PROBLEM:
Retype the material that follows, keeping every word as it is.

DATA SECTION:
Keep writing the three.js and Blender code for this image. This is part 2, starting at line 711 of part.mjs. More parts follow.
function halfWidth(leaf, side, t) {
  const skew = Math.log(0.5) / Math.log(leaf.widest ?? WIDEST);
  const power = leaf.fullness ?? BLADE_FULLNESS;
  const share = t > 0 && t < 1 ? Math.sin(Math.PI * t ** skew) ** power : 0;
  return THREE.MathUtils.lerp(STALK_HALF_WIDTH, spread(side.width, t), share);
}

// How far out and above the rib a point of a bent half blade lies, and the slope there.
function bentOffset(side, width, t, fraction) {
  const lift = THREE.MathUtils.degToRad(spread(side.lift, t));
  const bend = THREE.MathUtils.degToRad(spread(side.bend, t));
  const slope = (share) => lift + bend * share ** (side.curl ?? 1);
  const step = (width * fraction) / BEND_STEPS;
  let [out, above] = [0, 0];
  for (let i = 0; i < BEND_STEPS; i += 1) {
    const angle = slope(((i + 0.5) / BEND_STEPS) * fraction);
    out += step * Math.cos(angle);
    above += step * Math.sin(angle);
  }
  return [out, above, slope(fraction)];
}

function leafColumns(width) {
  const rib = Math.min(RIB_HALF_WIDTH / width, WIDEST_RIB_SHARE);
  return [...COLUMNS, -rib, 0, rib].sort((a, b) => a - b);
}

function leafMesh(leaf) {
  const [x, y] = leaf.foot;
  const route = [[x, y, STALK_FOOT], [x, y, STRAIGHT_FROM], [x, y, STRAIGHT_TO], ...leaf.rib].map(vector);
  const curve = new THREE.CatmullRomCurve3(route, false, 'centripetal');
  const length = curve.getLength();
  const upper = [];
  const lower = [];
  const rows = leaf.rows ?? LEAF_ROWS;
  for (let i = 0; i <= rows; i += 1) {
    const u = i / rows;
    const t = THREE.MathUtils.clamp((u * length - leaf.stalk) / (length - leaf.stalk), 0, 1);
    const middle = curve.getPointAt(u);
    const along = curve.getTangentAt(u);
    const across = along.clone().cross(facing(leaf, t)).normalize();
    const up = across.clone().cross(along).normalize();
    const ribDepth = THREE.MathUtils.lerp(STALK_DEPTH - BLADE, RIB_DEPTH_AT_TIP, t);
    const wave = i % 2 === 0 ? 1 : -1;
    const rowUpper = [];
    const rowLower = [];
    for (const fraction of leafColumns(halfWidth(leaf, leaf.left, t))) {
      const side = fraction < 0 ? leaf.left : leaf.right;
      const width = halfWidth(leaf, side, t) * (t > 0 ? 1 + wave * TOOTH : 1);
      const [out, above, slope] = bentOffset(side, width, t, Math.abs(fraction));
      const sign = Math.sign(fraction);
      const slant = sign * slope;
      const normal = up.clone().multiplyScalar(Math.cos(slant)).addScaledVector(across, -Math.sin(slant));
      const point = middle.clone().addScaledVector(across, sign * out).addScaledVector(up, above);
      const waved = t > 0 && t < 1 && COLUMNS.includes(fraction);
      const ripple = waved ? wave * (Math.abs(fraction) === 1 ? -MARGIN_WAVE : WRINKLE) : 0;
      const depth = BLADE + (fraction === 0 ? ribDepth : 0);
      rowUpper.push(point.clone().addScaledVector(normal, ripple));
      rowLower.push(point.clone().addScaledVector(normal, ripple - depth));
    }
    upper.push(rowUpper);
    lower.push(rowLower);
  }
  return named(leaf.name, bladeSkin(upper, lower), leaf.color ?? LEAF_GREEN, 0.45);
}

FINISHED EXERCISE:
Keep writing the three.js and Blender code for this image. This is part 2, starting at line 711 of part.mjs. More parts follow.
function halfWidth(leaf, side, t) {
  const skew = Math.log(0.5) / Math.log(leaf.widest ?? WIDEST);
  const power = leaf.fullness ?? BLADE_FULLNESS;
  const share = t > 0 && t < 1 ? Math.sin(Math.PI * t ** skew) ** power : 0;
  return THREE.MathUtils.lerp(STALK_HALF_WIDTH, spread(side.width, t), share);
}

// How far out and above the rib a point of a bent half blade lies, and the slope there.
function bentOffset(side, width, t, fraction) {
  const lift = THREE.MathUtils.degToRad(spread(side.lift, t));
  const bend = THREE.MathUtils.degToRad(spread(side.bend, t));
  const slope = (share) => lift + bend * share ** (side.curl ?? 1);
  const step = (width * fraction) / BEND_STEPS;
  let [out, above] = [0, 0];
  for (let i = 0; i < BEND_STEPS; i += 1) {
    const angle = slope(((i + 0.5) / BEND_STEPS) * fraction);
    out += step * Math.cos(angle);
    above += step * Math.sin(angle);
  }
  return [out, above, slope(fraction)];
}

function leafColumns(width) {
  const rib = Math.min(RIB_HALF_WIDTH / width, WIDEST_RIB_SHARE);
  return [...COLUMNS, -rib, 0, rib].sort((a, b) => a - b);
}

function leafMesh(leaf) {
  const [x, y] = leaf.foot;
  const route = [[x, y, STALK_FOOT], [x, y, STRAIGHT_FROM], [x, y, STRAIGHT_TO], ...leaf.rib].map(vector);
  const curve = new THREE.CatmullRomCurve3(route, false, 'centripetal');
  const length = curve.getLength();
  const upper = [];
  const lower = [];
  const rows = leaf.rows ?? LEAF_ROWS;
  for (let i = 0; i <= rows; i += 1) {
    const u = i / rows;
    const t = THREE.MathUtils.clamp((u * length - leaf.stalk) / (length - leaf.stalk), 0, 1);
    const middle = curve.getPointAt(u);
    const along = curve.getTangentAt(u);
    const across = along.clone().cross(facing(leaf, t)).normalize();
    const up = across.clone().cross(along).normalize();
    const ribDepth = THREE.MathUtils.lerp(STALK_DEPTH - BLADE, RIB_DEPTH_AT_TIP, t);
    const wave = i % 2 === 0 ? 1 : -1;
    const rowUpper = [];
    const rowLower = [];
    for (const fraction of leafColumns(halfWidth(leaf, leaf.left, t))) {
      const side = fraction < 0 ? leaf.left : leaf.right;
      const width = halfWidth(leaf, side, t) * (t > 0 ? 1 + wave * TOOTH : 1);
      const [out, above, slope] = bentOffset(side, width, t, Math.abs(fraction));
      const sign = Math.sign(fraction);
      const slant = sign * slope;
      const normal = up.clone().multiplyScalar(Math.cos(slant)).addScaledVector(across, -Math.sin(slant));
      const point = middle.clone().addScaledVector(across, sign * out).addScaledVector(up, above);
      const waved = t > 0 && t < 1 && COLUMNS.includes(fraction);
      const ripple = waved ? wave * (Math.abs(fraction) === 1 ? -MARGIN_WAVE : WRINKLE) : 0;
      const depth = BLADE + (fraction === 0 ? ribDepth : 0);
      rowUpper.push(point.clone().addScaledVector(normal, ripple));
      rowLower.push(point.clone().addScaledVector(normal, ripple - depth));
    }
    upper.push(rowUpper);
    lower.push(rowLower);
  }
  return named(leaf.name, bladeSkin(upper, lower), leaf.color ?? LEAF_GREEN, 0.45);
}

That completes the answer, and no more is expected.